Dans cet exemple, « prêteuse » rime avec « emprunteuse ». Les rimes sont riches car elles ont trois sons en commun : le son [t], le son [∅] et le son [z].
c) La disposition des rimes
Prenons les quatre premiers vers de la fable « La Grenouille qui se veut faire aussi grosse que le bœuf » :
Une Grenouille vit un Boeuf
Qui lui sembla de belle taille.
Elle, qui n'était pas grosse en tout comme un oeuf,
Envieuse, s'étend, et s'enfle, et se travaille,
Chaque rime est symbolisée par une lettre (A, B, C, D...).

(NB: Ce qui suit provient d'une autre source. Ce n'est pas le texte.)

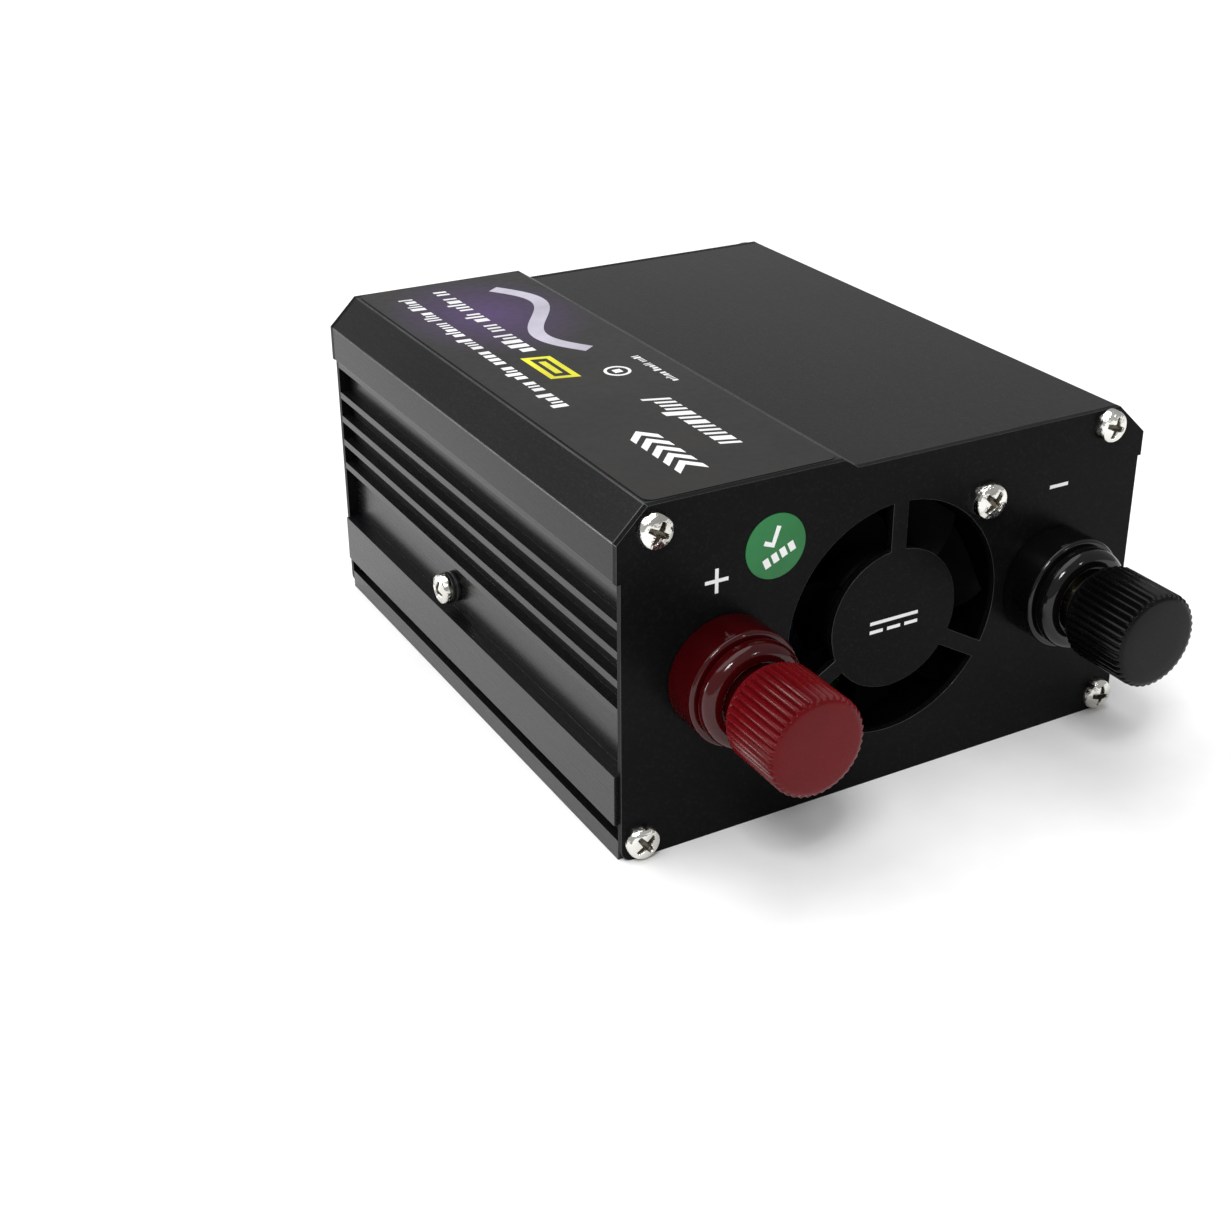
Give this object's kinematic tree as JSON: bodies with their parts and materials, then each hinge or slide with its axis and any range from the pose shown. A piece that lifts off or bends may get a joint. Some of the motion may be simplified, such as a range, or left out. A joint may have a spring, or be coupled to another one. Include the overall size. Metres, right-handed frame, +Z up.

Les rimes sont disposées selon un certain ordre.
Dans ce poème, elles sont croisées :
BoeufA
tailleB
œufA
travailleB
Elles pourraient être suivies (on dit également plates) si l'on avait la disposition suivante :
BoeufA
œufA
tailleB
travailleB
Enfin, elles pourraient être embrassées :
BoeufA
tailleB
travailleB
œufA
Résumons :
Les rimes croisées ont la disposition suivante : ABAB.
Les rimes plates ont cette disposition : AA BB (CC DD...).
Les rimes embrassées ont celle-ci : ABBA.
Dans les fables de Jean de La Fontaine, on dit que les rimes sont mêlées, car on trouve souvent plusieurs voire les trois dispositions dans un même poème.